Data block:
************

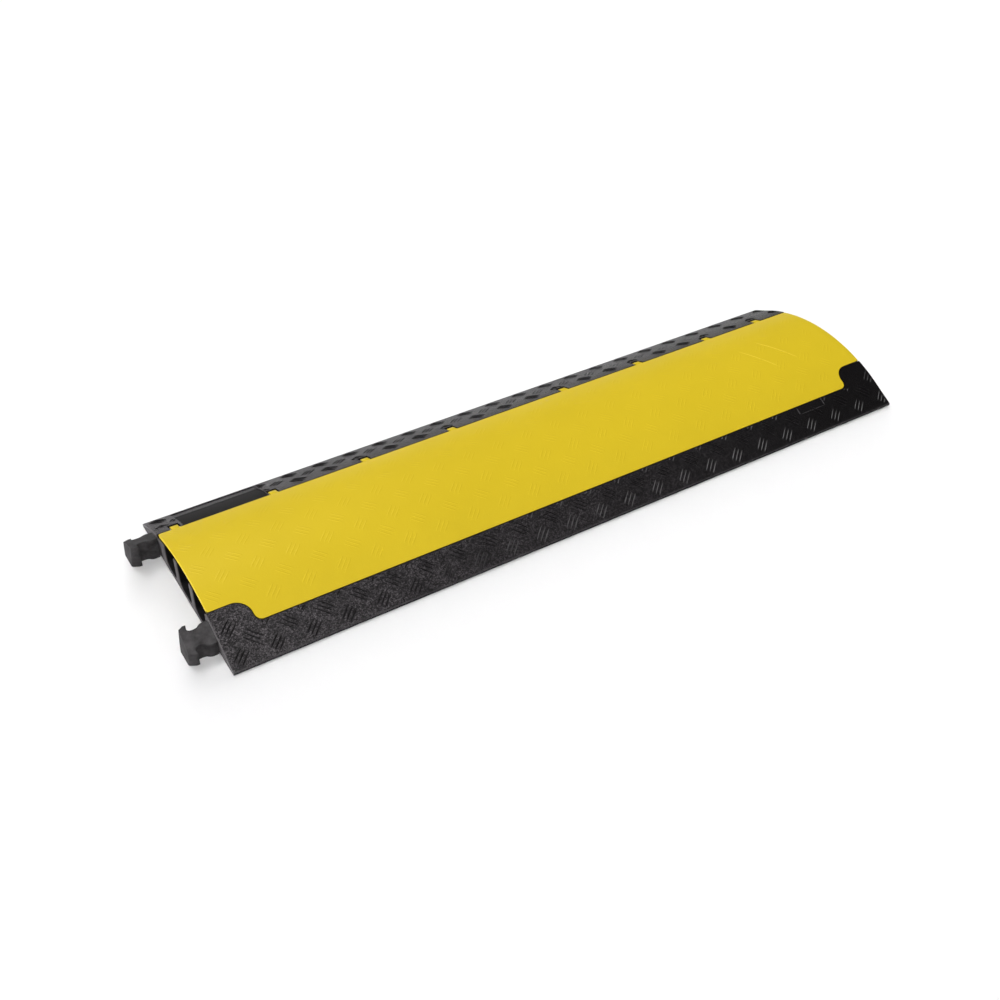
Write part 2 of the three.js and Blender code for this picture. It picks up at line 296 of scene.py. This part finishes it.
# Treads of the ramps. Groups of three low bars, moulded with the body, lean to and fro in
# rows along each ramp. The lid, the panel, the notches and the end faces cut some short.
# A bead of the same moulding marks off a plain field near one end. The bead and the
# near ramp's bars that lean forward are painted paler: painted highlights.

TREAD_PITCH = 0.04454                 # from one group to the next along the cover
TREAD_BAR = 0.0215                    # length of a bar
TREAD_WIDE = 0.0024
TREAD_HIGH = 0.00098
TREAD_BLUNT = 1.05                    # exponent of a bar's section, lower for a sharper ridge
TREAD_SPACE = 0.0050                  # between the bars of a group
TREAD_SUNK = 0.0003                   # bar's foot below the ramp's surface
TREAD_TIP = 0.003                     # least of 1 - u^4, which keeps a bar's tips blunt
TREAD_LEAST = 0.3                     # shorter stubs of a cut bar are left out
TREAD_CLEAR = 0.001                   # end faces and panel to the bars cut beside them
TREAD_PAST = 0.008                    # a row's groups go on this far past the end face
ROW_OUTER = 0.1404                    # middle line to each row, along the arch
ROW_MIDDLE = 0.1226
ROW_INNER = 0.1042
FIRST_EVEN = 0.0158                   # male end to a row's first group, in the two
FIRST_ODD = 0.0372                    # kinds of rows that take turns
LEAN = np.pi / 4
LID_LINE = 0.1092                     # middle line to the lid's edge, along the arch
LID_LINE_END = 0.0775                 # the same where the lid steps back
LID_STEP = 0.040                      # end face to the last bar beside the stepped edge
NOTCH_LINE = 0.1048                   # middle line to a notch's outer wall
NOTCH_REACH = 0.0146                  # notch's middle to the first bar clear of it
PLAIN_FROM = 0.855                    # plain field on the near ramp, from the male end
PLAIN_TO = 0.900
PLAIN_LINE = 0.1208                   # middle line to its lower edge, along the arch
BEAD_WIDE = 0.0014                    # low bead round that field
BEAD_HIGH = 0.0005
# the bead's pale colour, a painted highlight
BEAD_HIGHLIGHT = (0.0650, 0.0620, 0.0640, 1)
FORWARD_HIGHLIGHT = (0.0520, 0.0500, 0.0515, 1)        # painted highlight on the near ramp's bars that lean forward
FORWARD_HIGHLIGHT_MIDDLE = 0.10                  # the painted highlight is strongest about here along the cover
FORWARD_HIGHLIGHT_REACH = 0.34                   # and not at all this far from there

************

What to produce: Scan the material above. Extract every line in which the word "three" occurs.

Solution to this task:
Write part 2 of the three.js and Blender code for this picture. It picks up at line 296 of scene.py. This part finishes it.
# Treads of the ramps. Groups of three low bars, moulded with the body, lean to and fro in